In 2023, tech companies will be releasing advanced chatbots that can closely mimic human emotions to create more empathetic connections with users across banking, education, and health care. Microsoft’s chatbot Xiaoice is already successful in China, with average users reported to have conversed with “her” more than 60 times in a month. It also passed the Turing test, with the users failing to recognize it as a bot for 10 minutes. Analysis from Juniper Research Consultancy shows that chatbot interactions in health care will rise by almost 167 percent from 2018, to reach 2.8 billion annual interactions in 2023. This will free up medical staff time and potentially save around $3.7 billion for health care systems around the world. 

In 2023, emotional AI will also become common in schools. In Hong Kong, some secondary schools already use an artificial intelligence program, developed by Find Solutions AI, that measures micro-movements of muscles on the students’ faces and identifies a range of negative and positive emotions. Teachers are using this system to track emotional changes in students, as well as their motivation and focus, enabling them to make early interventions if a pupil is losing interest. 

The problem is that the majority of emotional AI is based on flawed science. Emotional AI algorithms, even when trained on large and diverse data sets, reduce facial and tonal expressions to an emotion without considering the social and cultural context of the person and the situation. While, for instance, algorithms can recognize and report that a person is crying, it is not always possible to accurately deduce the reason and meaning behind the tears. Similarly, a scowling face doesn’t necessarily imply an angry person, but that’s the conclusion an algorithm will likely reach. Why? We all adapt our emotional displays according to our social and cultural norms, so that our expressions are not always a true reflection of our inner states. Often people do “emotion work” to disguise their real emotions, and how they express their emotions is likely to be a learned response, rather than a spontaneous expression. For example, women often modify their emotions more than men, especially the ones that have negative values ascribed to them such as anger, because they are expected to.

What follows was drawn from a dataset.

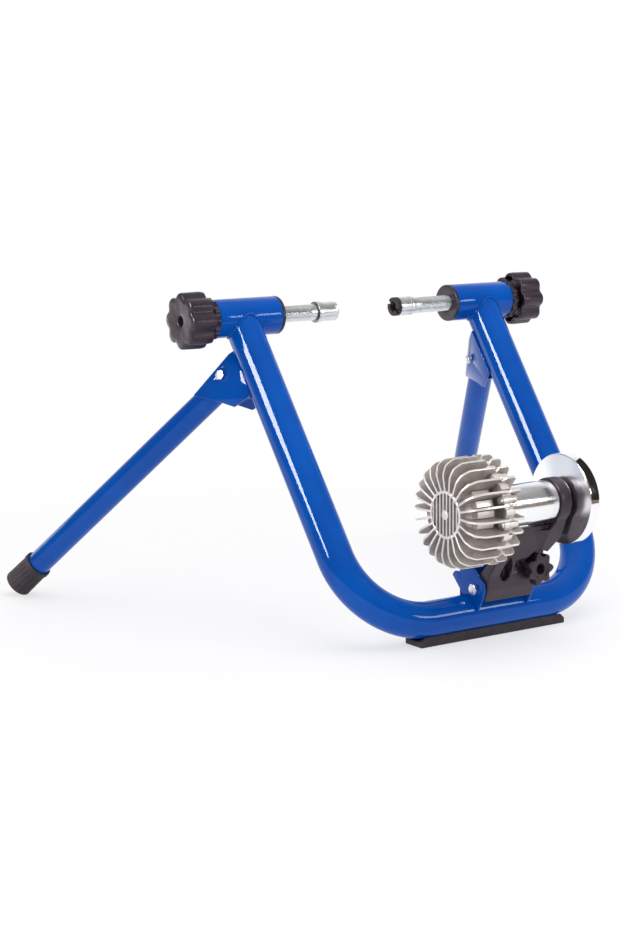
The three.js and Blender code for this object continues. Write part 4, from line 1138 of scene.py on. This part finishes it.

As such, AI technologies that make assumptions about emotional states will likely exacerbate gender and racial inequalities in our society. For example, a 2019 UNESCO report showed the harmful impact of the gendering of AI technologies, with “feminine” voice-assistant systems designed according to stereotypes of emotional passiveness and servitude. 

Facial recognition AI can also perpetuate racial inequalities. Analysis from 400 NBA games with two popular emotion-recognition software programs, Face and Microsoft’s Face API, were shown to assign more negative emotions on average to Black players, even when they were smiling. These results reaffirm other research showing that Black men have to project more positive emotions in the workplace, because they are stereotyped as aggressive and threatening.

Emotional AI technologies will become more pervasive in 2023, but if left unchallenged and unexamined, they will reinforce systemic racial and gender biases, replicate and strengthen the inequalities in the world, and further disadvantage those who are already marginalized.